>> Begin Data shown

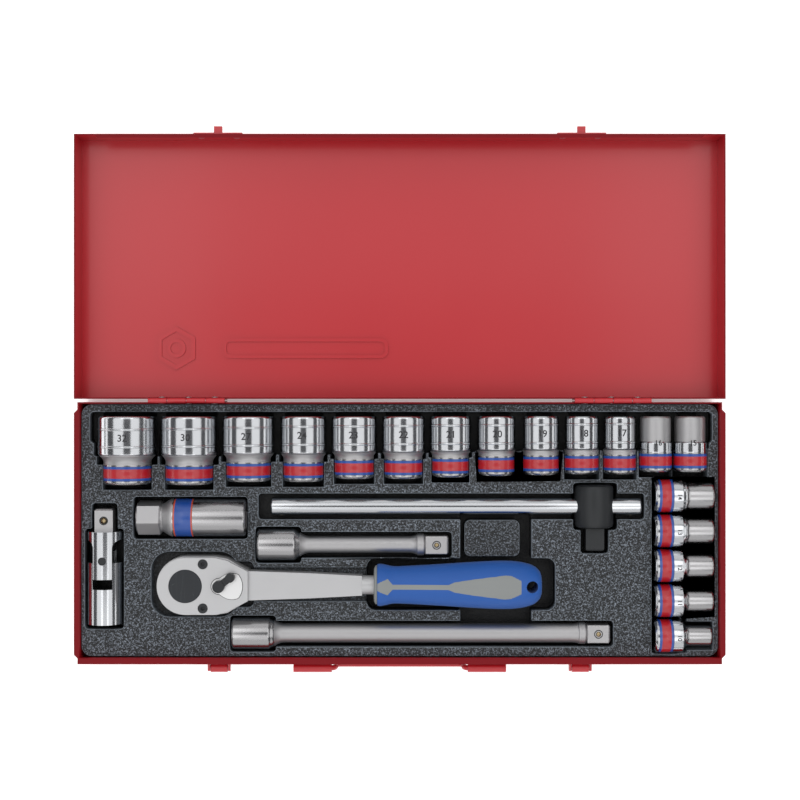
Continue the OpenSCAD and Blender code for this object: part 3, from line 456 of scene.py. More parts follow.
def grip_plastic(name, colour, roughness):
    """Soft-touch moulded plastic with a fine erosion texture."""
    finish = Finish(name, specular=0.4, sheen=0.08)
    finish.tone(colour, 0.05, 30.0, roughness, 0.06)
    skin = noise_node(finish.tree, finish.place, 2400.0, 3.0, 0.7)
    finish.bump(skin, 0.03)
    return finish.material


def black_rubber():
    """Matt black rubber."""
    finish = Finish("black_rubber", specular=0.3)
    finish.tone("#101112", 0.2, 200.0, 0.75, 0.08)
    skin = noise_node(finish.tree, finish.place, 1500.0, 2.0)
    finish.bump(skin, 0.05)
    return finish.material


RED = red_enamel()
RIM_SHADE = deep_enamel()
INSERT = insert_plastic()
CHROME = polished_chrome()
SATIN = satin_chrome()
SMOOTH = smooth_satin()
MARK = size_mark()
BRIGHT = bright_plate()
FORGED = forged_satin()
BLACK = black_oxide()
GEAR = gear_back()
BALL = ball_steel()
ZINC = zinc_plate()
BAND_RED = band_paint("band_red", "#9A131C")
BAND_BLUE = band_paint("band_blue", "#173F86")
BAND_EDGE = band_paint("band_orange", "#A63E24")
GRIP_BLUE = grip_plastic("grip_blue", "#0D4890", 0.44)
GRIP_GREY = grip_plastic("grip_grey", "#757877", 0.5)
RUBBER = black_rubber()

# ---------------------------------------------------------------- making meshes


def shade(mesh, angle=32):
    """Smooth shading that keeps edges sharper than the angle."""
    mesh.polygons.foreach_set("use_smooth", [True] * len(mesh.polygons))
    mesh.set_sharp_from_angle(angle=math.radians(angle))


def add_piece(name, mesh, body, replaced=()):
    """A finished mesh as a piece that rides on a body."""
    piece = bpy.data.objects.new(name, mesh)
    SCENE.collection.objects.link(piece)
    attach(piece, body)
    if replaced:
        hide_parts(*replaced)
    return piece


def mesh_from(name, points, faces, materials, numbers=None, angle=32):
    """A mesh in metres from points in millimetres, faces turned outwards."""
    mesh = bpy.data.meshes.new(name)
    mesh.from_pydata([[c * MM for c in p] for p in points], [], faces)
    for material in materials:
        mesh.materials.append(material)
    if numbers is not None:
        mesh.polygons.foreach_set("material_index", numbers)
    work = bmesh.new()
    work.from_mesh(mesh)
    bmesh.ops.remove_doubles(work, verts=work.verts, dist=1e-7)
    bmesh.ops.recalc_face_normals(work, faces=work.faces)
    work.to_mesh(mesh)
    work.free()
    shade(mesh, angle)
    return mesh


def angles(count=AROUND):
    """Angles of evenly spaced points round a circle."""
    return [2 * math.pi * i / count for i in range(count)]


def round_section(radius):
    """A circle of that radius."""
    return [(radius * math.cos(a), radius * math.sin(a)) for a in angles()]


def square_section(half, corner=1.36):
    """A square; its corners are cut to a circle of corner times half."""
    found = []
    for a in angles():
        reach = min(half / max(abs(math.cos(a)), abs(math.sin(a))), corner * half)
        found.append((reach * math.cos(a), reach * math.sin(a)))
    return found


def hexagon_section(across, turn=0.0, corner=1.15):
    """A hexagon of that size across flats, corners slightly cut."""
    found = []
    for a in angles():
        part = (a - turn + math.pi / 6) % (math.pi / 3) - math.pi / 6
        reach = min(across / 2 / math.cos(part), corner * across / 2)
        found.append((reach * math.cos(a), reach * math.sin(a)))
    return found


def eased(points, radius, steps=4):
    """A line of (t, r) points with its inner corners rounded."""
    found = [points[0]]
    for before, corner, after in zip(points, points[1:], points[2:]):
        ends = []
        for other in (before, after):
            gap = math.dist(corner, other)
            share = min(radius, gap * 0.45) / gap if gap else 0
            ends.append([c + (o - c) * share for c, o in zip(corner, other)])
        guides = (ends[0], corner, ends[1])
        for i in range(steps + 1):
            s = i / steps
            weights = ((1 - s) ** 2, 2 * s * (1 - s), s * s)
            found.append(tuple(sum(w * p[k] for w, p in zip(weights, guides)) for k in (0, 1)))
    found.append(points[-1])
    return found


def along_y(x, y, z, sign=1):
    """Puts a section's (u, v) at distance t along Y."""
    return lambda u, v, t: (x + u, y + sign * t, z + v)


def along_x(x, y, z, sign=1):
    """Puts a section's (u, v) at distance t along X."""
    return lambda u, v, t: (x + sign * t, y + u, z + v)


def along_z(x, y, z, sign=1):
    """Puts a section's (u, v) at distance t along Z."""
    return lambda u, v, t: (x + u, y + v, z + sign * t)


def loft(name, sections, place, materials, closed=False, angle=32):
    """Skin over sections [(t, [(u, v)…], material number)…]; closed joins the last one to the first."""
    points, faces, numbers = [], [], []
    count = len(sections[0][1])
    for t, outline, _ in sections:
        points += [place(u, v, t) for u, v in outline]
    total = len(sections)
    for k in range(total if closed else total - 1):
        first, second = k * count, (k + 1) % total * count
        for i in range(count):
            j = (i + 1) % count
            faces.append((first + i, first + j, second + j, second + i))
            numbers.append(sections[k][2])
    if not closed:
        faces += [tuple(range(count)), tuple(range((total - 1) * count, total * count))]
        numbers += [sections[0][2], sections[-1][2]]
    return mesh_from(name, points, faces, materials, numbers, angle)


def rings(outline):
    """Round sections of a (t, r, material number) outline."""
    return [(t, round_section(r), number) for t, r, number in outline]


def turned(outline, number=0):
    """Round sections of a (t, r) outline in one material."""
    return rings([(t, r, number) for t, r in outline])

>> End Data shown

What this task involves
Reproduce the material above, every line of it, exactly.

Problem solution
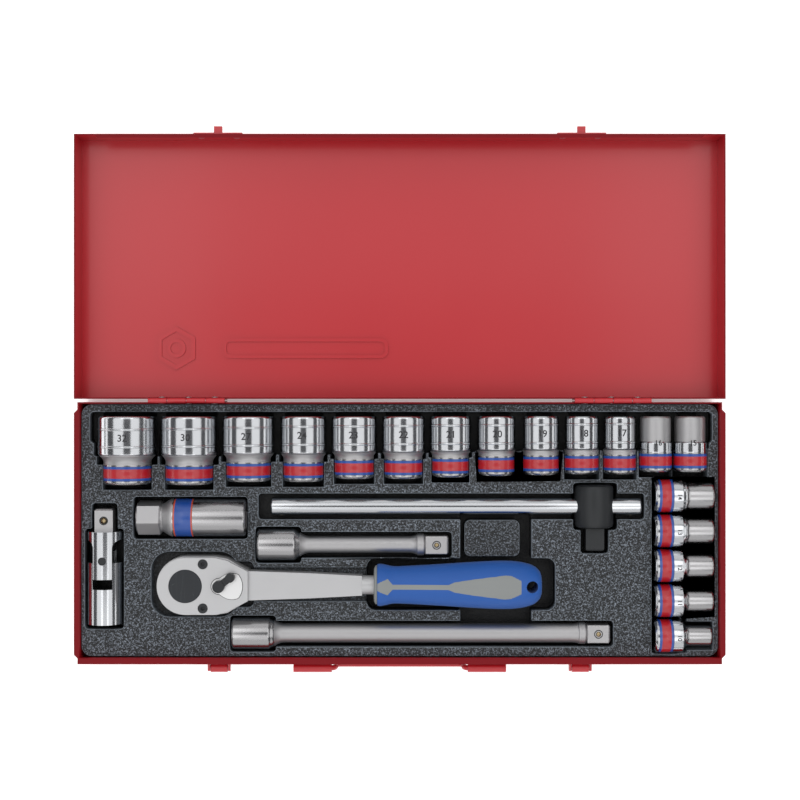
Continue the OpenSCAD and Blender code for this object: part 3, from line 456 of scene.py. More parts follow.
def grip_plastic(name, colour, roughness):
    """Soft-touch moulded plastic with a fine erosion texture."""
    finish = Finish(name, specular=0.4, sheen=0.08)
    finish.tone(colour, 0.05, 30.0, roughness, 0.06)
    skin = noise_node(finish.tree, finish.place, 2400.0, 3.0, 0.7)
    finish.bump(skin, 0.03)
    return finish.material


def black_rubber():
    """Matt black rubber."""
    finish = Finish("black_rubber", specular=0.3)
    finish.tone("#101112", 0.2, 200.0, 0.75, 0.08)
    skin = noise_node(finish.tree, finish.place, 1500.0, 2.0)
    finish.bump(skin, 0.05)
    return finish.material


RED = red_enamel()
RIM_SHADE = deep_enamel()
INSERT = insert_plastic()
CHROME = polished_chrome()
SATIN = satin_chrome()
SMOOTH = smooth_satin()
MARK = size_mark()
BRIGHT = bright_plate()
FORGED = forged_satin()
BLACK = black_oxide()
GEAR = gear_back()
BALL = ball_steel()
ZINC = zinc_plate()
BAND_RED = band_paint("band_red", "#9A131C")
BAND_BLUE = band_paint("band_blue", "#173F86")
BAND_EDGE = band_paint("band_orange", "#A63E24")
GRIP_BLUE = grip_plastic("grip_blue", "#0D4890", 0.44)
GRIP_GREY = grip_plastic("grip_grey", "#757877", 0.5)
RUBBER = black_rubber()

# ---------------------------------------------------------------- making meshes


def shade(mesh, angle=32):
    """Smooth shading that keeps edges sharper than the angle."""
    mesh.polygons.foreach_set("use_smooth", [True] * len(mesh.polygons))
    mesh.set_sharp_from_angle(angle=math.radians(angle))


def add_piece(name, mesh, body, replaced=()):
    """A finished mesh as a piece that rides on a body."""
    piece = bpy.data.objects.new(name, mesh)
    SCENE.collection.objects.link(piece)
    attach(piece, body)
    if replaced:
        hide_parts(*replaced)
    return piece


def mesh_from(name, points, faces, materials, numbers=None, angle=32):
    """A mesh in metres from points in millimetres, faces turned outwards."""
    mesh = bpy.data.meshes.new(name)
    mesh.from_pydata([[c * MM for c in p] for p in points], [], faces)
    for material in materials:
        mesh.materials.append(material)
    if numbers is not None:
        mesh.polygons.foreach_set("material_index", numbers)
    work = bmesh.new()
    work.from_mesh(mesh)
    bmesh.ops.remove_doubles(work, verts=work.verts, dist=1e-7)
    bmesh.ops.recalc_face_normals(work, faces=work.faces)
    work.to_mesh(mesh)
    work.free()
    shade(mesh, angle)
    return mesh


def angles(count=AROUND):
    """Angles of evenly spaced points round a circle."""
    return [2 * math.pi * i / count for i in range(count)]


def round_section(radius):
    """A circle of that radius."""
    return [(radius * math.cos(a), radius * math.sin(a)) for a in angles()]


def square_section(half, corner=1.36):
    """A square; its corners are cut to a circle of corner times half."""
    found = []
    for a in angles():
        reach = min(half / max(abs(math.cos(a)), abs(math.sin(a))), corner * half)
        found.append((reach * math.cos(a), reach * math.sin(a)))
    return found


def hexagon_section(across, turn=0.0, corner=1.15):
    """A hexagon of that size across flats, corners slightly cut."""
    found = []
    for a in angles():
        part = (a - turn + math.pi / 6) % (math.pi / 3) - math.pi / 6
        reach = min(across / 2 / math.cos(part), corner * across / 2)
        found.append((reach * math.cos(a), reach * math.sin(a)))
    return found


def eased(points, radius, steps=4):
    """A line of (t, r) points with its inner corners rounded."""
    found = [points[0]]
    for before, corner, after in zip(points, points[1:], points[2:]):
        ends = []
        for other in (before, after):
            gap = math.dist(corner, other)
            share = min(radius, gap * 0.45) / gap if gap else 0
            ends.append([c + (o - c) * share for c, o in zip(corner, other)])
        guides = (ends[0], corner, ends[1])
        for i in range(steps + 1):
            s = i / steps
            weights = ((1 - s) ** 2, 2 * s * (1 - s), s * s)
            found.append(tuple(sum(w * p[k] for w, p in zip(weights, guides)) for k in (0, 1)))
    found.append(points[-1])
    return found


def along_y(x, y, z, sign=1):
    """Puts a section's (u, v) at distance t along Y."""
    return lambda u, v, t: (x + u, y + sign * t, z + v)


def along_x(x, y, z, sign=1):
    """Puts a section's (u, v) at distance t along X."""
    return lambda u, v, t: (x + sign * t, y + u, z + v)


def along_z(x, y, z, sign=1):
    """Puts a section's (u, v) at distance t along Z."""
    return lambda u, v, t: (x + u, y + v, z + sign * t)


def loft(name, sections, place, materials, closed=False, angle=32):
    """Skin over sections [(t, [(u, v)…], material number)…]; closed joins the last one to the first."""
    points, faces, numbers = [], [], []
    count = len(sections[0][1])
    for t, outline, _ in sections:
        points += [place(u, v, t) for u, v in outline]
    total = len(sections)
    for k in range(total if closed else total - 1):
        first, second = k * count, (k + 1) % total * count
        for i in range(count):
            j = (i + 1) % count
            faces.append((first + i, first + j, second + j, second + i))
            numbers.append(sections[k][2])
    if not closed:
        faces += [tuple(range(count)), tuple(range((total - 1) * count, total * count))]
        numbers += [sections[0][2], sections[-1][2]]
    return mesh_from(name, points, faces, materials, numbers, angle)


def rings(outline):
    """Round sections of a (t, r, material number) outline."""
    return [(t, round_section(r), number) for t, r, number in outline]


def turned(outline, number=0):
    """Round sections of a (t, r) outline in one material."""
    return rings([(t, r, number) for t, r in outline])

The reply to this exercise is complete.